>> START

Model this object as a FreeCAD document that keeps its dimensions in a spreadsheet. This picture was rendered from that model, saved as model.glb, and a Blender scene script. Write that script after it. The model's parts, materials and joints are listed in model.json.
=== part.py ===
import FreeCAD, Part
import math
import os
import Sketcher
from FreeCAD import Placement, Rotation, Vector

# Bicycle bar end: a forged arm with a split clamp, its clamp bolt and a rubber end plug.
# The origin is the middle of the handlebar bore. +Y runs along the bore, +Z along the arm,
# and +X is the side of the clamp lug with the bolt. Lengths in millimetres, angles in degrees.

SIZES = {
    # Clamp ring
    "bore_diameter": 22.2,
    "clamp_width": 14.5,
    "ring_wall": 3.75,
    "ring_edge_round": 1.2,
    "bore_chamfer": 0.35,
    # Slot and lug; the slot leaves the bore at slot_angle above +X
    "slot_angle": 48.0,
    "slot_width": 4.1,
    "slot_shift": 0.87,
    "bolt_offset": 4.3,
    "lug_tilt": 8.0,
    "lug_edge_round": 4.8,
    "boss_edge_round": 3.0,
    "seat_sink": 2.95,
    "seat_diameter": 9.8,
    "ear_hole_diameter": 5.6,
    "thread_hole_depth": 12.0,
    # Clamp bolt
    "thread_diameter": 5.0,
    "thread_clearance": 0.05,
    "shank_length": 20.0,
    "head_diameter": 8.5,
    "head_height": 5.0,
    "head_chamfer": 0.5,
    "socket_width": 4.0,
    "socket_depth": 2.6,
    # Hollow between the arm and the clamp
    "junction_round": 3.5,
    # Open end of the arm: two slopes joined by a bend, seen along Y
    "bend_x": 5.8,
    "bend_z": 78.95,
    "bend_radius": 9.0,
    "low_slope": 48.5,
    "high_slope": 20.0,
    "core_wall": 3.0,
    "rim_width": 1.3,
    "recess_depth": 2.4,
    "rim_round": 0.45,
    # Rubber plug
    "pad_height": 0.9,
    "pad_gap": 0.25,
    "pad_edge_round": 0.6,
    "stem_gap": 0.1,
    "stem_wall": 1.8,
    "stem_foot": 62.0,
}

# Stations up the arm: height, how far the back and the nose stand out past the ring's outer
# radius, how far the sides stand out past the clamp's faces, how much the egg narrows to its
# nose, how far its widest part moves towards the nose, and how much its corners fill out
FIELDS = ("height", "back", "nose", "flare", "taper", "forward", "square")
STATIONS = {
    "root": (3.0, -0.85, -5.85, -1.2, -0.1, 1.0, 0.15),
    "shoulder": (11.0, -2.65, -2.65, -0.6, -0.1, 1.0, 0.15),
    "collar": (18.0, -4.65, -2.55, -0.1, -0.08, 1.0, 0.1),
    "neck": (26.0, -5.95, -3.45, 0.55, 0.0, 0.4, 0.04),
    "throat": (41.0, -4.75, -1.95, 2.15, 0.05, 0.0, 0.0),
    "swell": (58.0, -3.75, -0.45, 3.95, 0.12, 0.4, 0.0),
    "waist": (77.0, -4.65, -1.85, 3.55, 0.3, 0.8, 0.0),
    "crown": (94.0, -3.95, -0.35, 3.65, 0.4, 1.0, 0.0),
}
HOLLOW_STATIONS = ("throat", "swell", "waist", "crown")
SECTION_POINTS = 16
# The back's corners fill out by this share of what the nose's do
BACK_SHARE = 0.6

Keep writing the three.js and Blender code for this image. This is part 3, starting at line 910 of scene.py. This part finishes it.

>> END

Set down the lines above as they stand, starting with the first line and ending with the line that contains "from FreeCAD import".

Answer to the task:
Model this object as a FreeCAD document that keeps its dimensions in a spreadsheet. This picture was rendered from that model, saved as model.glb, and a Blender scene script. Write that script after it. The model's parts, materials and joints are listed in model.json.
=== part.py ===
import FreeCAD, Part
import math
import os
import Sketcher
from FreeCAD import Placement, Rotation, Vector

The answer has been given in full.